Jesus wants us to joyful, not fearful, lonely, right, and isolated.  Jesus wants us to be joyful, and so he taught us to dwell in his love.  We dwell in love, we let love lead us to the cross, and we put our hurt and resentment on that cross.  Then when someone we love lets us down, we can dwell in love for that person. 

When someone we love lets us down, rather than dwelling in hurt and resentment, we get to ask ourselves, “why did they let us down?”  Maybe they were overwhelmed.  Maybe life just happened.  Maybe they were doing their level best and reached a limit in what they could do.  Maybe in letting us down, they got something that they really needed, and so rather than being hurt, we can be happy for them.  We are talking about someone we love after all.  Maybe our hurt can turn to concern for them if it seems that their letting us down came from a place of limit or need on their part.  Out of concern, we get to act out of love on their behalf, our hurt and resentment transformed to gladness or concern for the other, and gladness or concern for the other are places of joy, expressed through love.

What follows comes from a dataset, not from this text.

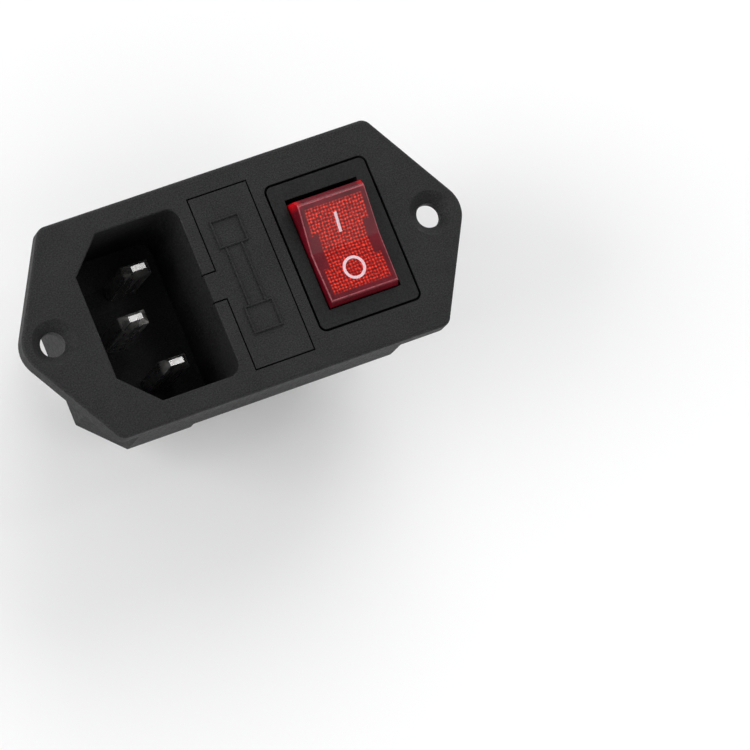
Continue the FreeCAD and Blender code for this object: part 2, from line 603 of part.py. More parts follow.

Abide in Jesus’ love, and we do get led to the cross, so that our fear and hurt may be transformed into joy.  Jesus said he wants us to abide in his love so that his joy may be in us and our joy may be complete.  I often think of Jesus as so serious and our religion so serious.  Anyone else?  Christianity is so serious, isn’t it?  Jesus died for our sins and rose that we may have life eternal.  Jesus lived and showed us his kingdom here on earth and taught us to live out his kingdom here on earth, loving, forgiving, caring for those in need.  It’s all so serious, and he was so earnest and serious in his teachings, so at times I tend to forget how darn joyous Jesus was.  He hung out with people.  He partied.  He took delight in children, and found joy and beauty in grass and birds.  He didn’t worry about daily struggles because in his kingdom, people take care of each other.  When visiting his friends Martha and Mary, it didn’t bother him that the house was a mess or that the meal wasn’t perfectly perfect and on time.  He was enjoying being with his friends. 

As much as we are earnest in our faith and are intended to take our faith seriously, Jesus didn’t tell us to abide in his love so that our earnestness and seriousness would be complete.  Abide in my love, Jesus said, so that “my joy may be in you and your joy may be complete.”

So what does joy look like?  Joy looks like forgiveness and compassion leading to a place of peace, of happiness and love for the other.  Joy looks like hope and being surrounded by love in the midst of sadness.  Joy looks like enjoying time with people in all of our imperfect glory.  Joy looks like being cared for and caring for others.  Joy looks like the sun coming up every morning and letting that be enough.  Joy looks like acceptance, accepting life for what it is and finding the peace, hope, and love in what life is, rather than constantly wishing for life to be something else. 

Joy looks like placing the power of our hurt and resentment on the cross and abiding in that place of love.  Jesus invites us into his joy, that his joy may be in us.  Jesus invites us to abide, to dwell in the powerful weakness of his love so that our joy may be complete.